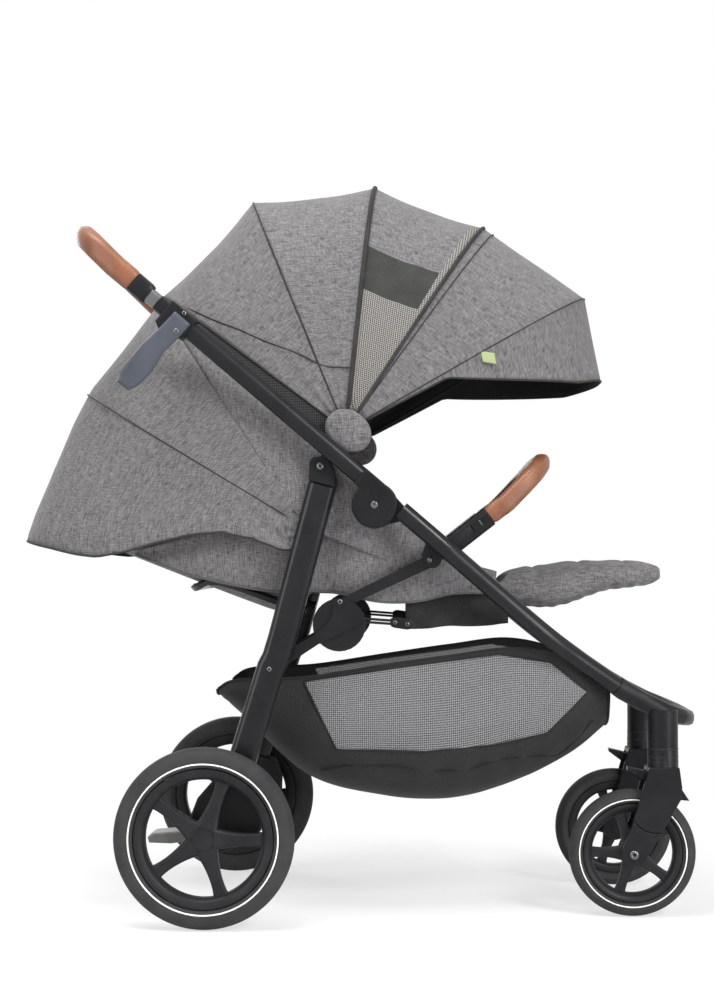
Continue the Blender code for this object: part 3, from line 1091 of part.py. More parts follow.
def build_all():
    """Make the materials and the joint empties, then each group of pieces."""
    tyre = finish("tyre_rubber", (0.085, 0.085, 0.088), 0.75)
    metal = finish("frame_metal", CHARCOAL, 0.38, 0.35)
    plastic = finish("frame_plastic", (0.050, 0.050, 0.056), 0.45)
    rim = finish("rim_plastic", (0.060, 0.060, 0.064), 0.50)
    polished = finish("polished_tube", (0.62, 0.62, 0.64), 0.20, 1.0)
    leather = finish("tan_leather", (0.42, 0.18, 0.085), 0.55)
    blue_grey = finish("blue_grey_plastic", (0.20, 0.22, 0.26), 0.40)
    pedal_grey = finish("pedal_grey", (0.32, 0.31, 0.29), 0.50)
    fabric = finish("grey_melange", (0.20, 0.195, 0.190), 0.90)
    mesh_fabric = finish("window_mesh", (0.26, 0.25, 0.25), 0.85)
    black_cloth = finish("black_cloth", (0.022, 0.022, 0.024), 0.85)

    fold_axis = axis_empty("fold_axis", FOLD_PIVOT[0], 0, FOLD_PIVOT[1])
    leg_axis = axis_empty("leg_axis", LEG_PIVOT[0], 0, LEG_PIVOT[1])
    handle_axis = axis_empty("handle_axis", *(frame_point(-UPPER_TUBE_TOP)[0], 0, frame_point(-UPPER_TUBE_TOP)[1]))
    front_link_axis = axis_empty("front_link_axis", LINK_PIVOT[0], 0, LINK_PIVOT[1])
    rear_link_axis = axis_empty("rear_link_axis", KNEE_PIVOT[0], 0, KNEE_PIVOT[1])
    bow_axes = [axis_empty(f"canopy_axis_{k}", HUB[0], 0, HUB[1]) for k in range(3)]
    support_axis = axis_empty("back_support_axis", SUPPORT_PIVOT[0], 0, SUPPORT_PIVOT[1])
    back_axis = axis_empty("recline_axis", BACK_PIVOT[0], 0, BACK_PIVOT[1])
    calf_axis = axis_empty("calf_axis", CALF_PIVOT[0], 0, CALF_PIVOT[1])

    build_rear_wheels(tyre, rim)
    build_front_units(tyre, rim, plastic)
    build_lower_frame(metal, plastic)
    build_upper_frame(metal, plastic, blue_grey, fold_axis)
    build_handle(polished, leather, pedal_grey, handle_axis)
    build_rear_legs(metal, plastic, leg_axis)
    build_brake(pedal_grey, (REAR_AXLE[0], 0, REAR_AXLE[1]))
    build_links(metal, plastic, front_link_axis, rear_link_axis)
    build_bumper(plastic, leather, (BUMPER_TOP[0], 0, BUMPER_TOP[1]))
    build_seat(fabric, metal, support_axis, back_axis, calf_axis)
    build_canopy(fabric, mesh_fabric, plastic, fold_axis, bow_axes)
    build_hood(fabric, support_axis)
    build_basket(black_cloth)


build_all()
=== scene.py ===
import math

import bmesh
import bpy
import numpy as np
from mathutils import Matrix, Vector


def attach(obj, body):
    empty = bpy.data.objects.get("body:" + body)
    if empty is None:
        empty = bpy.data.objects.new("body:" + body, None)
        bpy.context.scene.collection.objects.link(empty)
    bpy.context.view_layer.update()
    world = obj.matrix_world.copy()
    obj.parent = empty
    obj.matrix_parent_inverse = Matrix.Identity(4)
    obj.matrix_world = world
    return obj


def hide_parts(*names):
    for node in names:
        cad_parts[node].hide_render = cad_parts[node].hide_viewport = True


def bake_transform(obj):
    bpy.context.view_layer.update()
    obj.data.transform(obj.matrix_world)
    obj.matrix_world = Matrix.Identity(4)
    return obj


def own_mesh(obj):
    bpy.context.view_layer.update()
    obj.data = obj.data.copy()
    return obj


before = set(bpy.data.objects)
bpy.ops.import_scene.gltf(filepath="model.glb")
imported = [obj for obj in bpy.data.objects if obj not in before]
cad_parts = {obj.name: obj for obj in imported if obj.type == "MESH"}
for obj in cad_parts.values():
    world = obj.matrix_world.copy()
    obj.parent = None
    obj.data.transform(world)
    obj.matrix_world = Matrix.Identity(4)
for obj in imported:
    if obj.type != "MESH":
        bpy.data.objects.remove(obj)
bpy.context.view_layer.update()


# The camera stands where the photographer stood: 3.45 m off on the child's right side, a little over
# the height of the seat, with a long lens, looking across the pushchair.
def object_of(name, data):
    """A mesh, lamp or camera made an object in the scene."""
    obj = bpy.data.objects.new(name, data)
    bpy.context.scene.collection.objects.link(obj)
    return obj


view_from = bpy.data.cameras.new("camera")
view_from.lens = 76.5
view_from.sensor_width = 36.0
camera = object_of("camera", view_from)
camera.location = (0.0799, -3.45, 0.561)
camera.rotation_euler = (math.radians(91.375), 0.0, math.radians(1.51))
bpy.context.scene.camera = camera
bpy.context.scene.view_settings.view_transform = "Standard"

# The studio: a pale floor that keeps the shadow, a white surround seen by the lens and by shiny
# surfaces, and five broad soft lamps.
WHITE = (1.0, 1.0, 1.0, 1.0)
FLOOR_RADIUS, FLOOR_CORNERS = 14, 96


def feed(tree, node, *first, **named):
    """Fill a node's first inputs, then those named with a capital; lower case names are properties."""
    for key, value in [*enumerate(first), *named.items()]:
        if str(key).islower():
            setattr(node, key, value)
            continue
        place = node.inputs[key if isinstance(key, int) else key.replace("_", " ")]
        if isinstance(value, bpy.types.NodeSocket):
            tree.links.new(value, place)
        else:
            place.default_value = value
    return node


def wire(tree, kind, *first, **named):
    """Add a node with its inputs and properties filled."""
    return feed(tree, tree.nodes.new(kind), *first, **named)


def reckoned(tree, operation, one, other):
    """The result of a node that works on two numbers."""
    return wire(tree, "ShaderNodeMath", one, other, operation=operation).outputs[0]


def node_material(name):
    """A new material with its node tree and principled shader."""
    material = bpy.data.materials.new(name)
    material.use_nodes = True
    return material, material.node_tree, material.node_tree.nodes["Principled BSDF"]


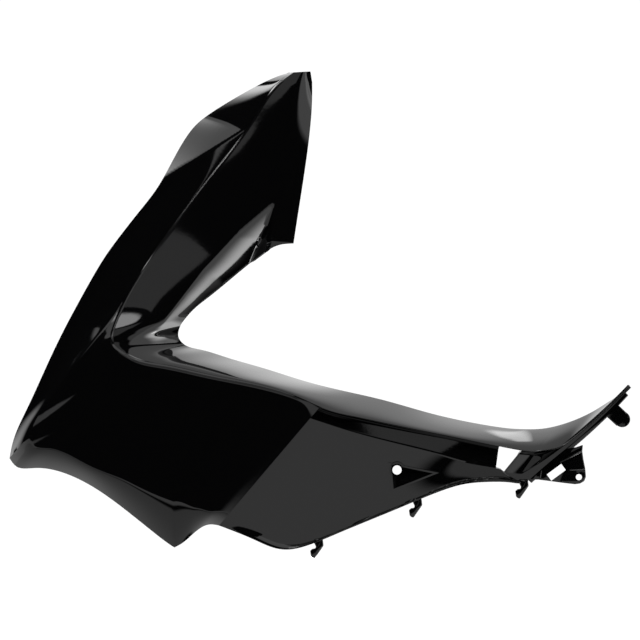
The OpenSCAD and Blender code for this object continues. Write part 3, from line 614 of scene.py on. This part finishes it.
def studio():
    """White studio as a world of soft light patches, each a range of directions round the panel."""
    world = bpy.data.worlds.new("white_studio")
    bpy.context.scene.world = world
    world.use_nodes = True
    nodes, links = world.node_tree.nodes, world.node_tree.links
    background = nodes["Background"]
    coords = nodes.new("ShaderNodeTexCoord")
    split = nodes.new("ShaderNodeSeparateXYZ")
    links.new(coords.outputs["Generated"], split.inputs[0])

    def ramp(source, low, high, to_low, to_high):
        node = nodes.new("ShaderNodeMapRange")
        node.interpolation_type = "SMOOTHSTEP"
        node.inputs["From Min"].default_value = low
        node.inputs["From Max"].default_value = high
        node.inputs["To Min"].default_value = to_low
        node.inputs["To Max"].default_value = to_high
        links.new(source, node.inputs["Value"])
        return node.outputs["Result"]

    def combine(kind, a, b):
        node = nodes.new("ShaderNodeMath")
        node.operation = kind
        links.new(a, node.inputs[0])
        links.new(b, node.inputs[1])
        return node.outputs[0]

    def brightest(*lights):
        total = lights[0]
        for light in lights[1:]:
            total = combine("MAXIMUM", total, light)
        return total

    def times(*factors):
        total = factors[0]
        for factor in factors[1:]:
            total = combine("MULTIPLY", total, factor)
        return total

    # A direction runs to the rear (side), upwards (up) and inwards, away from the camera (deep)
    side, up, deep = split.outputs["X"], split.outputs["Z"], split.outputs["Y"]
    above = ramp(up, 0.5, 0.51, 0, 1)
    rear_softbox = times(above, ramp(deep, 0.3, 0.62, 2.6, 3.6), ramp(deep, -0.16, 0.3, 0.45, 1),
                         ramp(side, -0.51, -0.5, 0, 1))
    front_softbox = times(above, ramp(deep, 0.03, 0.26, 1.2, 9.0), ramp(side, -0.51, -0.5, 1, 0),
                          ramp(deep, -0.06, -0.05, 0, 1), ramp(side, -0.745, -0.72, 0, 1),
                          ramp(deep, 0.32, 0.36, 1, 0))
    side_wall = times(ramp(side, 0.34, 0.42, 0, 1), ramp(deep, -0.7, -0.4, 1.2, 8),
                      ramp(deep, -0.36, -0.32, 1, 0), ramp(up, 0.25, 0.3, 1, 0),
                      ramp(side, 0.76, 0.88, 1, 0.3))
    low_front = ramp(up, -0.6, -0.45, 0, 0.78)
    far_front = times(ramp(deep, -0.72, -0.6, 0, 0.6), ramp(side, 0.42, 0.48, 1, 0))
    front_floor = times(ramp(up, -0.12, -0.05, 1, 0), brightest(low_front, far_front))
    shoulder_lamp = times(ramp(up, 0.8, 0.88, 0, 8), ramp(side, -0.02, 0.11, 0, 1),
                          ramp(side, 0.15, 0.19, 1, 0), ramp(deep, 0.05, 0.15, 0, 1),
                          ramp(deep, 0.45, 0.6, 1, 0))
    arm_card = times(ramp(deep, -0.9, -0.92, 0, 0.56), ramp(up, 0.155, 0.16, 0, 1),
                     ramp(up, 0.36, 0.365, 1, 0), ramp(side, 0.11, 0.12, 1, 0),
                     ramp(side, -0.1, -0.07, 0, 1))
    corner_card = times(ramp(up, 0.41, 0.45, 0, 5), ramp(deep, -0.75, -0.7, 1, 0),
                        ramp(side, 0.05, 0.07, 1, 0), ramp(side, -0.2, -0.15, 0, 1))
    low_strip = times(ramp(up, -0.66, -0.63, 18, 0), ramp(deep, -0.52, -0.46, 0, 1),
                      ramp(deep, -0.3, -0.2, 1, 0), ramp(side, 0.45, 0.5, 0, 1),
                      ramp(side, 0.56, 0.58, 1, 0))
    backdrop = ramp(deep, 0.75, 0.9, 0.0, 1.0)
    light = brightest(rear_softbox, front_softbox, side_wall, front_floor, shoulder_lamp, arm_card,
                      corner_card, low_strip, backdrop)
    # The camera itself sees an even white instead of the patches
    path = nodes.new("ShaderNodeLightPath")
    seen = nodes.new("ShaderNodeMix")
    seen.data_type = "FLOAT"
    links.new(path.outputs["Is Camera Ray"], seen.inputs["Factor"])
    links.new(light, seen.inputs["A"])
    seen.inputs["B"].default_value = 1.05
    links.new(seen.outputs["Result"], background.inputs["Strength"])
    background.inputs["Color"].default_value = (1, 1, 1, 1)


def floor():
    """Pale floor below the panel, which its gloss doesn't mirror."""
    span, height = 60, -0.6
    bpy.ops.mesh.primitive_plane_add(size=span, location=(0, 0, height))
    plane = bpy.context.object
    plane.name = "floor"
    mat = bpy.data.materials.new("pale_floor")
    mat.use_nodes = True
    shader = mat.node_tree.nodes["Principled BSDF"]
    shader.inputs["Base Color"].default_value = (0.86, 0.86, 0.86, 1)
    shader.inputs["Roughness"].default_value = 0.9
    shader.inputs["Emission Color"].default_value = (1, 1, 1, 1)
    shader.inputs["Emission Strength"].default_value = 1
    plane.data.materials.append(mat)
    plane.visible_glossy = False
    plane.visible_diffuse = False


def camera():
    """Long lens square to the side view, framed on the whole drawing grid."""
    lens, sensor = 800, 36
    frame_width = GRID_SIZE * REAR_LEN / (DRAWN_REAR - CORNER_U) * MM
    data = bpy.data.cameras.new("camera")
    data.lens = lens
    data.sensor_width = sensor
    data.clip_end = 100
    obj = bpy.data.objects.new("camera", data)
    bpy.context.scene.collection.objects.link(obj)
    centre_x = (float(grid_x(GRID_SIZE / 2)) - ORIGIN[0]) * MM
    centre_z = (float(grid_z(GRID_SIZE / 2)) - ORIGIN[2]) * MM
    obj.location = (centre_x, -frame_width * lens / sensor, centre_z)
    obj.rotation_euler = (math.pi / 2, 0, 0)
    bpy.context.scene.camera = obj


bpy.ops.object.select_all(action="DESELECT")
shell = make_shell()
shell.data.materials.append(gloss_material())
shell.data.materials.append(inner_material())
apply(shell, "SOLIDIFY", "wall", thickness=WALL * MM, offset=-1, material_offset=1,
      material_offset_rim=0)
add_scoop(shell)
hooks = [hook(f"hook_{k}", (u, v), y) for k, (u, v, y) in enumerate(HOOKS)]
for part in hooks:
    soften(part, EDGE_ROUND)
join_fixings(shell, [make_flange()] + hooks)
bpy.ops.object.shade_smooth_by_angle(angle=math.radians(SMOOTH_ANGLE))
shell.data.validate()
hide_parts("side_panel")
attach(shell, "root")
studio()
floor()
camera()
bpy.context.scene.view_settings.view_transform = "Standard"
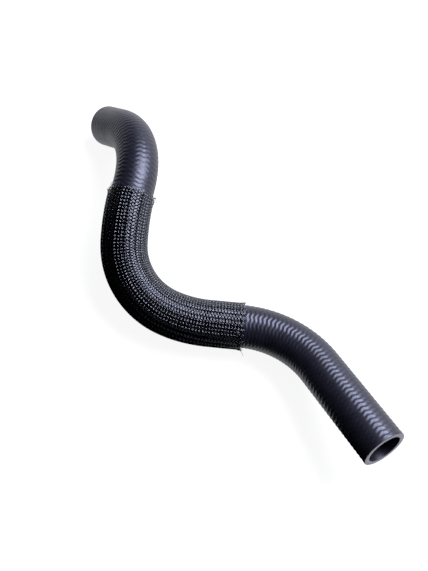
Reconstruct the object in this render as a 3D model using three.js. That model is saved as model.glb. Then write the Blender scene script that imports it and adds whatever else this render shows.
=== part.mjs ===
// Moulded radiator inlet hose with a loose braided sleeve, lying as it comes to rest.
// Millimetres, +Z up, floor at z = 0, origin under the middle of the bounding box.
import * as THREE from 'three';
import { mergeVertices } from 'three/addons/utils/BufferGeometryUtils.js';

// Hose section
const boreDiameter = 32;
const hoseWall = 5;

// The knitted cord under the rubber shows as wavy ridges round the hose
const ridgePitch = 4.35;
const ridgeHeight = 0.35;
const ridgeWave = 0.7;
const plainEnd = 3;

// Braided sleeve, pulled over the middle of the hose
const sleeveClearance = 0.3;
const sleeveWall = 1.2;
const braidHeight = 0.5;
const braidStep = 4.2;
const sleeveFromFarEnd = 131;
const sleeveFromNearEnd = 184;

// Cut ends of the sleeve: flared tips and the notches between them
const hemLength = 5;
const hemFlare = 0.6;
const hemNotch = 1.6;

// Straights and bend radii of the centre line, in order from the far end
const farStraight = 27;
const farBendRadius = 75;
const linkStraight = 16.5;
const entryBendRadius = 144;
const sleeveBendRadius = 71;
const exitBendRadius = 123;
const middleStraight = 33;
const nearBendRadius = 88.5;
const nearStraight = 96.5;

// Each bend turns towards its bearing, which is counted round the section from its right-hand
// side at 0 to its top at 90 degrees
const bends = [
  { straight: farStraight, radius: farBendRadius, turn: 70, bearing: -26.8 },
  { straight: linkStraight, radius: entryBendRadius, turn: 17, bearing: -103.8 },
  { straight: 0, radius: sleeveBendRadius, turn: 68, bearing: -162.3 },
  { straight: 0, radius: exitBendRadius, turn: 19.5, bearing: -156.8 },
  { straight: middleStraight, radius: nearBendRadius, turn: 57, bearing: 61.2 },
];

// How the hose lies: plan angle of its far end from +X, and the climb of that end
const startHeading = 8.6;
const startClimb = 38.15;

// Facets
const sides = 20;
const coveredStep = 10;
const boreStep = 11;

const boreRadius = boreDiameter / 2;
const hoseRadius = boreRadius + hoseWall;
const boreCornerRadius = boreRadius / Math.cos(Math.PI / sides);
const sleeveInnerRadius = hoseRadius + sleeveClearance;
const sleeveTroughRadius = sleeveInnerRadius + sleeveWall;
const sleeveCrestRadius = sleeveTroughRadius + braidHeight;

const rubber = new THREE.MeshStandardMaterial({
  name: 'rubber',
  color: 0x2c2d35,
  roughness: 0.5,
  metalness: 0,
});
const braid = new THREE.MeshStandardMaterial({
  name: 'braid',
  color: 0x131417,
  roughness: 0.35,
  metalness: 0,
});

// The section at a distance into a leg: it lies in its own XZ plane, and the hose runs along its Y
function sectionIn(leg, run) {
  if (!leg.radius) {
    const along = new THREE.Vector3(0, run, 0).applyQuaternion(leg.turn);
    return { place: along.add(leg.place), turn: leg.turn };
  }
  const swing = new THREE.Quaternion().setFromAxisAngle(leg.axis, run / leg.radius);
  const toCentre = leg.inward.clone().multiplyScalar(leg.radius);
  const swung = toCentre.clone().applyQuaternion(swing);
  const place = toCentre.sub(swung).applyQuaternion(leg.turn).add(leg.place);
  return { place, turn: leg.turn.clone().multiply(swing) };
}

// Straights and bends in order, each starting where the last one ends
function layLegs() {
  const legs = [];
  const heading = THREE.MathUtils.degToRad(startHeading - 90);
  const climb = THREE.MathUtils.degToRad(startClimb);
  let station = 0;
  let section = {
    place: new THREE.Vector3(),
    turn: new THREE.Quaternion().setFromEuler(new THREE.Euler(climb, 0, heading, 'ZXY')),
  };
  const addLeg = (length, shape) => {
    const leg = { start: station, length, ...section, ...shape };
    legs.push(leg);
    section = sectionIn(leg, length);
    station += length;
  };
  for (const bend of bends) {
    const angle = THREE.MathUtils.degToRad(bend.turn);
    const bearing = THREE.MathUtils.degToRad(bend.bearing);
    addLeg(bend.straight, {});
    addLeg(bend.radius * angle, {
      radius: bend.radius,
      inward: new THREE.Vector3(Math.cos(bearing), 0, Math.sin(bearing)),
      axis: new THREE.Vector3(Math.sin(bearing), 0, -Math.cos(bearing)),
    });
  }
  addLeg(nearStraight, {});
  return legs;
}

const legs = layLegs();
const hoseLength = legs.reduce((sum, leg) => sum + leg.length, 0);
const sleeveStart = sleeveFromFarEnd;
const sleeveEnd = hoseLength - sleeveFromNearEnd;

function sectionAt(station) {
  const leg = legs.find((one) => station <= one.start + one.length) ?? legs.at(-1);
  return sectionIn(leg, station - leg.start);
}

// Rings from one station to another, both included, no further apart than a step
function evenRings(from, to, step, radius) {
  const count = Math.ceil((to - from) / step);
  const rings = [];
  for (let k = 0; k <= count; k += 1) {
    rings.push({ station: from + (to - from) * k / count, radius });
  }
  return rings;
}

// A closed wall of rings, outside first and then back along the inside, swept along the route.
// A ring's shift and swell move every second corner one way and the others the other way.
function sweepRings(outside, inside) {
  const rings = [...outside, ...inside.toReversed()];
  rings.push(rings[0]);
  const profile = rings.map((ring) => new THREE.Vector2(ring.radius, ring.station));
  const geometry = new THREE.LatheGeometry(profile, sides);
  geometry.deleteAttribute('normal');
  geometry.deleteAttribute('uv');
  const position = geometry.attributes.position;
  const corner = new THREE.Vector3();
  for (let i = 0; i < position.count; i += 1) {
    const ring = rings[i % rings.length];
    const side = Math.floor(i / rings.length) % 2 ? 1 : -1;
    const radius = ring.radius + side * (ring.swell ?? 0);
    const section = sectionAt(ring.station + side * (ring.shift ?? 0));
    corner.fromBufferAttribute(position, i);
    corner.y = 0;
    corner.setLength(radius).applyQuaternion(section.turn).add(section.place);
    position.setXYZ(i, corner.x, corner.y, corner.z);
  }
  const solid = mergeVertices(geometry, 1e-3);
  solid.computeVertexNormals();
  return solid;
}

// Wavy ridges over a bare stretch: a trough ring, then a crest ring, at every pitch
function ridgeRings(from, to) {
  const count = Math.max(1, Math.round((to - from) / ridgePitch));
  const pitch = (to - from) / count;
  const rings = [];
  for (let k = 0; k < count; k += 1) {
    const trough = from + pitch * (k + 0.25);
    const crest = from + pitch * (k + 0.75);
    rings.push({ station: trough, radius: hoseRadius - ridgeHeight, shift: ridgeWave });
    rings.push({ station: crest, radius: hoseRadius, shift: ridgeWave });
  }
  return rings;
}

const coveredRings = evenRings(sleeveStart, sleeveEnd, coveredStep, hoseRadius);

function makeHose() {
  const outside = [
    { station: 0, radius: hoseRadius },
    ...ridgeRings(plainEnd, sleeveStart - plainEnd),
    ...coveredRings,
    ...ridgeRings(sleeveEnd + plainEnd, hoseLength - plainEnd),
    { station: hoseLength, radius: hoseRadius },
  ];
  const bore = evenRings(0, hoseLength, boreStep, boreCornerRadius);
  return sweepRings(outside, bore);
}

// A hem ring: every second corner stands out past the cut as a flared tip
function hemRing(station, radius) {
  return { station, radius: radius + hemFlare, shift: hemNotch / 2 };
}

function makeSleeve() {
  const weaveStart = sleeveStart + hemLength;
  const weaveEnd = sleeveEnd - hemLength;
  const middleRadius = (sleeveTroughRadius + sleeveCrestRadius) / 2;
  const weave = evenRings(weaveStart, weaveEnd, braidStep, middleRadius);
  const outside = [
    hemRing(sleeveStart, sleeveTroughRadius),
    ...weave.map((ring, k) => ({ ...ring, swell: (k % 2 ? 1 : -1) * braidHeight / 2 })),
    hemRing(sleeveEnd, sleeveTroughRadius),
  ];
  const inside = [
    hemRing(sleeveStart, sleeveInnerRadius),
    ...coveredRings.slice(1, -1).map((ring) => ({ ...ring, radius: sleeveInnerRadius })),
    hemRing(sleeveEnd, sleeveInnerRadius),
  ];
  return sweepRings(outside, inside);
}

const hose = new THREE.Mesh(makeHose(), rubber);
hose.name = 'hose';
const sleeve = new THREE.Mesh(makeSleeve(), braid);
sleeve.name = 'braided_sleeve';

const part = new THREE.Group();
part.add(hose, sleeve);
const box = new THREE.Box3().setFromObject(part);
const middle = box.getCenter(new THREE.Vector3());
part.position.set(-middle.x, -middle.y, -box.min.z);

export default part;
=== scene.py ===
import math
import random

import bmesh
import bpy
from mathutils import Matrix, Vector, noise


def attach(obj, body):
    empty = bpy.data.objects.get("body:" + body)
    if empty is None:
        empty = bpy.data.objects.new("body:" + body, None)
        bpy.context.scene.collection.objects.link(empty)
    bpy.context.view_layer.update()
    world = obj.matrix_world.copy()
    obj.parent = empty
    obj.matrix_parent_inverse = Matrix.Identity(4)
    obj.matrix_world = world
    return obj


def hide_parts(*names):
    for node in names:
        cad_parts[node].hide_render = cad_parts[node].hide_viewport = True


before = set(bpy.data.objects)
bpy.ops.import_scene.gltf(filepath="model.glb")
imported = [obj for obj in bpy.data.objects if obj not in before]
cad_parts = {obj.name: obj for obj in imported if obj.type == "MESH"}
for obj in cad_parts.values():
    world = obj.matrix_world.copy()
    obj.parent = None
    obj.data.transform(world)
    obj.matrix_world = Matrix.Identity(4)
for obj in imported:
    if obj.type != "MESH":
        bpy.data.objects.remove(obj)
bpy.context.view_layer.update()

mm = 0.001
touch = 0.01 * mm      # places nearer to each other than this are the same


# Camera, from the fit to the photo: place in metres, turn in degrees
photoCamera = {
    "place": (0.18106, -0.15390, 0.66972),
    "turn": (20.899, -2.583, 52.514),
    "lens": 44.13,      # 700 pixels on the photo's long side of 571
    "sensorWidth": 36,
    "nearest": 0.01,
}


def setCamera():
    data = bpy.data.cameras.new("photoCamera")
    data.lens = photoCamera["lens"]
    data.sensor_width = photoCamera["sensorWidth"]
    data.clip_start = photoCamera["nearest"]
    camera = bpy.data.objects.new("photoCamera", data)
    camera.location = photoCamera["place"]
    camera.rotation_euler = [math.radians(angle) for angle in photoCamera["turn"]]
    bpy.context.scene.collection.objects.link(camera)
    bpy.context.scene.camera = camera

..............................

» STATED GOAL: Write out again only the lines from the line containing "const middle = box.getCenter(new" through the line containing "touch = 0.01", both included, exactly as they are.

» FINISHED EXERCISE:
const middle = box.getCenter(new THREE.Vector3());
part.position.set(-middle.x, -middle.y, -box.min.z);

export default part;
=== scene.py ===
import math
import random

import bmesh
import bpy
from mathutils import Matrix, Vector, noise


def attach(obj, body):
    empty = bpy.data.objects.get("body:" + body)
    if empty is None:
        empty = bpy.data.objects.new("body:" + body, None)
        bpy.context.scene.collection.objects.link(empty)
    bpy.context.view_layer.update()
    world = obj.matrix_world.copy()
    obj.parent = empty
    obj.matrix_parent_inverse = Matrix.Identity(4)
    obj.matrix_world = world
    return obj


def hide_parts(*names):
    for node in names:
        cad_parts[node].hide_render = cad_parts[node].hide_viewport = True


before = set(bpy.data.objects)
bpy.ops.import_scene.gltf(filepath="model.glb")
imported = [obj for obj in bpy.data.objects if obj not in before]
cad_parts = {obj.name: obj for obj in imported if obj.type == "MESH"}
for obj in cad_parts.values():
    world = obj.matrix_world.copy()
    obj.parent = None
    obj.data.transform(world)
    obj.matrix_world = Matrix.Identity(4)
for obj in imported:
    if obj.type != "MESH":
        bpy.data.objects.remove(obj)
bpy.context.view_layer.update()

mm = 0.001
touch = 0.01 * mm      # places nearer to each other than this are the same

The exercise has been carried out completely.